Para que o Brasil evite os mesmos erros que os Estados Unidos, seu sistema judicial precisa atuar com celeridade, o que não vem ocorrendo, pois se por um lado o STF já puniu centenas de criminosos sobre a tentativa de Golpe, no 08/01; por outro lado, Bolsonaro vai escapando pelo meio dos dedos da Justiça. Atuar com rigor e celeridade, especialmente diante de crimes que ameaçam a ordem democrática é necessário, para que o Brasil não seja o EUA, de hoje, que elegeu Trump. Em casos de ataque ao processo eleitoral e de promoção de teorias conspiratórias sem fundamento, a reação judicial não pode ser morosa. A demora no julgamento de Bolsonaro e seus aliados, envolvidos direta ou indiretamente nos eventos de 8 de janeiro, alimenta a falsa percepção de que atos antidemocráticos podem ser tolerados. Além disso, o Brasil corre o risco de criar um perigoso precedente: se Bolsonaro e seus apoiadores não enfrentarem consequências concretas, uma nova tentativa de desestabilizar o país no futuro poderá se tornar ainda mais provável.

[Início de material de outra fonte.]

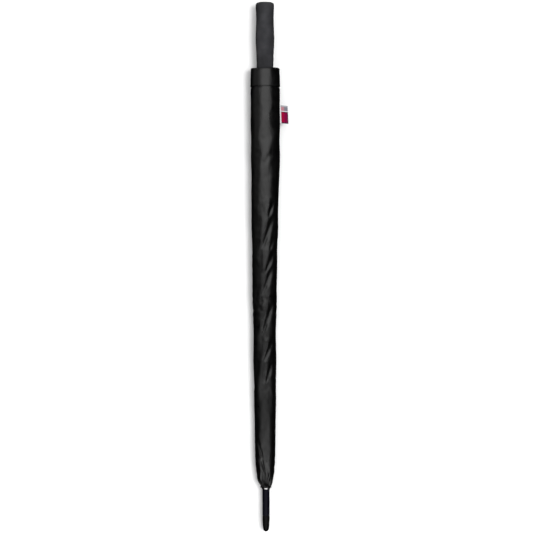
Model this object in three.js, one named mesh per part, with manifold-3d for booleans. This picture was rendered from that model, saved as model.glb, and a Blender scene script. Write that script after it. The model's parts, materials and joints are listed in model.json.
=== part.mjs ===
// A straight golf umbrella, furled and tied, in its black nylon storage sleeve.
// It lies on a flat surface with its handle towards +Y. Each piece is its own named mesh.
// Pieces are drawn in the umbrella's own frame: Z runs along the shaft from the tip to the
// handle, and -Y is the side that faces up once the umbrella lies down. Millimetres.

import * as THREE from 'three';
import { mergeVertices } from 'three/addons/utils/BufferGeometryUtils.js';
import Module from 'manifold-3d';

const wasm = await Module();
wasm.setup();

// ---- Driving dimensions ----

const GAP = 0.3; // clearance between pieces that touch
const RIB_COUNT = 8;
const RIB_PHASE = Math.PI / RIB_COUNT; // keeps the side that faces up clear of ribs
const UP = -Math.PI / 2; // angle round the shaft of the side that faces up

const SHAFT_R = 6.85;
const SHAFT_BORE_R = 5.7;
const SHAFT_START = 30.3;
const SHAFT_END = 980;

const CROWN_Z = 104;
const CROWN_HEIGHT = 16;
const CROWN_R = 10.4;
const CROWN_CAP = { r: 10, from: 95.5, to: 99.5 };
const COLLAR = { r: 7.9, from: 81.2, to: 86 };
const WIRE_R = 0.55; // the tie wires through the eyes of the ribs and stretchers
const GROOVE_DEPTH = 0.9; // how far a tie wire's centre lies above its groove's floor

const HANDLE_START = 858;
const HANDLE_END = 1006;
const CORE_R = 11;

const RIB_R = 1.6;
const RIB_START = { r: 9.9, z: 110 };
const RIB_END = { r: 15.5, z: 846 };
const TIP_R = 2.8;
const TIP_LENGTH = 13;

const STRETCHER_R = 1.2;
const STRETCHER_START = { r: 9.2, z: 447 };
const STRETCHER_END = { r: 10.4, z: 818 };
const JOINER_LENGTH = 14;

const RUNNER_START = 800;
const RUNNER_END = 850;
const RUNNER_R = 9.2;
const FLANGE_R = 12.6;
const FLANGE_START = 812;
const FLANGE_END = 826;

const BUTTON_Z = 838;
const BUTTON_TRAVEL = 1.5;
const CATCH_Z = 325;

const WALL = 1.5; // thickness of the sleeve's stand-in shell
const SLEEVE_SIDES = 16;
const WALL_STRIPS = 8;
const HEM_START = 845.5;
const SLEEVE_END = 880.5;
const REST_LOW = { r: 19.4, z: 154 }; // the sleeve rests on the straight line
const REST_HIGH = { r: 27.5, z: 760 }; // between these two stations
const MOUTH_R = 27.9;
const MOUTH_START = 800; // from here to the mouth the sleeve has one width
const BINDING = { inner: 8.5, outer: 10.2, from: 83.2, to: 85.7 };

const STRAP_Z = 790;
const STRAP_WIDTH = 22;

const ROUND = 24; // sides of small round pieces
const FINE = 40; // sides of round pieces that show

// ---- Materials ----

const material = (color, roughness, metalness = 0) =>
  new THREE.MeshStandardMaterial({ color, roughness, metalness });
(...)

Ao agir com firmeza e rapidez, o Brasil pode não apenas manter sua democracia intacta, mas também enviar uma mensagem clara ao mundo: a de que está comprometido em proteger os valores democráticos e que líderes não estão acima da lei. Na era da hiperconectividade, onde narrativas populistas e antissistêmicas são amplificadas pelas redes sociais, a democracia não pode se dar ao luxo de ser complacente com aqueles que ameaçam sua essência. No Brasil, é essencial que a justiça se imponha de maneira incisiva, demonstrando que atos golpistas não passarão sem resposta e que as instituições brasileiras são resilientes e determinadas a se preservar.

Este é um momento decisivo para o país. A resposta à insurreição de 8 de janeiro precisa ser contundente, não apenas como forma de justiça, mas também como uma defesa explícita da democracia. Se o Brasil falhar, estará transmitindo uma mensagem perigosa: a de que a democracia pode ser minada sem consequências, de que o autoritarismo tem espaço em um sistema que deveria ser igualitário e justo. E Trump pode apontar, não suas caravelas, mas seus eficientes Marines, ao Sul da América.